Хорошо работалось с Любимовым на «Электре». Проект был греческий, и деньги на этот спектакль давали греки. Любимов был в это время удивительно мягок, и, может быть, поэтому я немного потеряла бдительность, шла у него на поводу, а он, как в своем раннем «Добром человеке…», заставил меня играть на эмоциональном выхлесте. Для меня, особенно в трагедии, этот подход был ошибкой, я это чувствовала, но Любимов вернулся! Любимов опять с нами! Поэтому на сцене была воском. Потом, когда играла спектакль, поняла свою ошибку, но было уже поздно – рисунок закрепился.
Репетировали мы «Электру» и в Москве и в Афинах. (Премьера была в Афинах 20 мая 1992 года.)
В Москве я по просьбе Любимова часто звонила Аверинцеву, и он нам «прочищал мозги». Говорил, что Софокл, в отличие от Еврипида, очень строен и прост по композиции, что Софокл написал эту пьесу как бы на одном дыхании, посмотрел на этот миф одним взглядом.
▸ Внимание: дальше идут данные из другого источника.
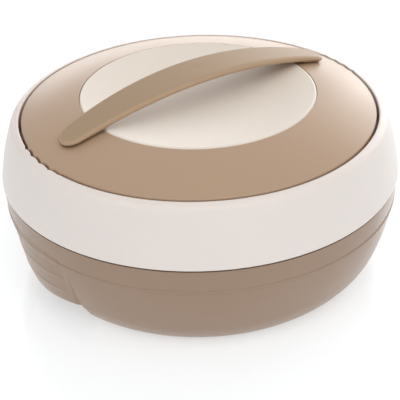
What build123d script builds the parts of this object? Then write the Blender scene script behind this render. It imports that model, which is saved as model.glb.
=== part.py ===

Аверинцев предупредил, что в работе над пьесой не надо обращать внимание на ремарки, что в античной трагедии ремарок не было, они возникли в позднейших записях.
Из Югославии Любимов позвал балетмейстера, с которым раньше работал, и тот ставил хоры и пластику в спектакле.
В это время в Афинах открывался огромный концертный зал с несколькими сценами. Открывался он фестивалем под названием «Электра» – там были и балет, и опера, а «Электру» Софокла Любимову предложил поставить греческий миллионер Ламбракис, который финансировал весь этот фестиваль. Григорович, например, показывал свой балет «Пилад», Венская опера – «Электру» Рихарда Штрауса.
Любимов пошел путем Брехта – искал выразительности в крике. Действительно, в крике трудно обмануть, крик надо просто окрасить, это уже не «ползучий реализм», не быт. Я заставляла себя делать все, что требовал режиссер, играла на крайних верхних точках, на крике, на эмоциональном самовыявлении. В результате заболела, репетировала и играла с воспалением легких. И каждый раз после спектакля заболевала.
Я поняла, что играю не по ремеслу (то есть не по искусству актера), а за счет собственной энергии, растрачивая ее, а это неверно и недопустимо. Я пропустила звено в профессии – играла не образ, а себя в предлагаемых обстоятельствах, ведь мои чувства – это не чувства Электры.
Тем не менее, когда мы сыграли «Электру» в Афинах, Ламбракис – продюсер спектакля – пригласил на ужин Любимова и меня, снова предлагая свою денежную поддержку, чтобы продолжать работу вместе. Кто-то предложил «Мамашу Кураж», но я Брехта не люблю, отказалась. Тогда возникла «Медея» Еврипида, но там плохо переведены хоры – они непонятны для нас, нынешних. Любимов заказал перевод Иосифу Бродскому, тот сделал прекрасные переводы хоров.
Я увидела макет Давида Боровского – парафраз войны в Чечне, бруствер из мешков с песком, защитно-полевые комбинезоны, каски. Так мне все это было не по душе! В это время греческий режиссер Теодор Терзопулос предложил мне делать «Медею» Хайнера Мюллера, и я согласилась, отказавшись работать с Любимовым.
Я стала работать с Терзопулосом и не очень знала, что происходит внутри Театра на Таганке. А там по-прежнему разгоралась война. Любимов продолжал отрабатывать свои контракты на Западе, «Таганка» оставалась без присмотра, да еще прошел слух о контрактной системе и приватизации «Таганки» Любимовым. Разразился скандал. Было знаменитое собрание, на котором я, к счастью, не была и только в записи услышала оскорбления в адрес Любимова и как он достойно вел себя на этом собрании, покинув его в конце концов.
Произошел раскол театра на театр Любимова и театр Губенко. Губенко досталась Новая сцена, Любимову оставили Старую.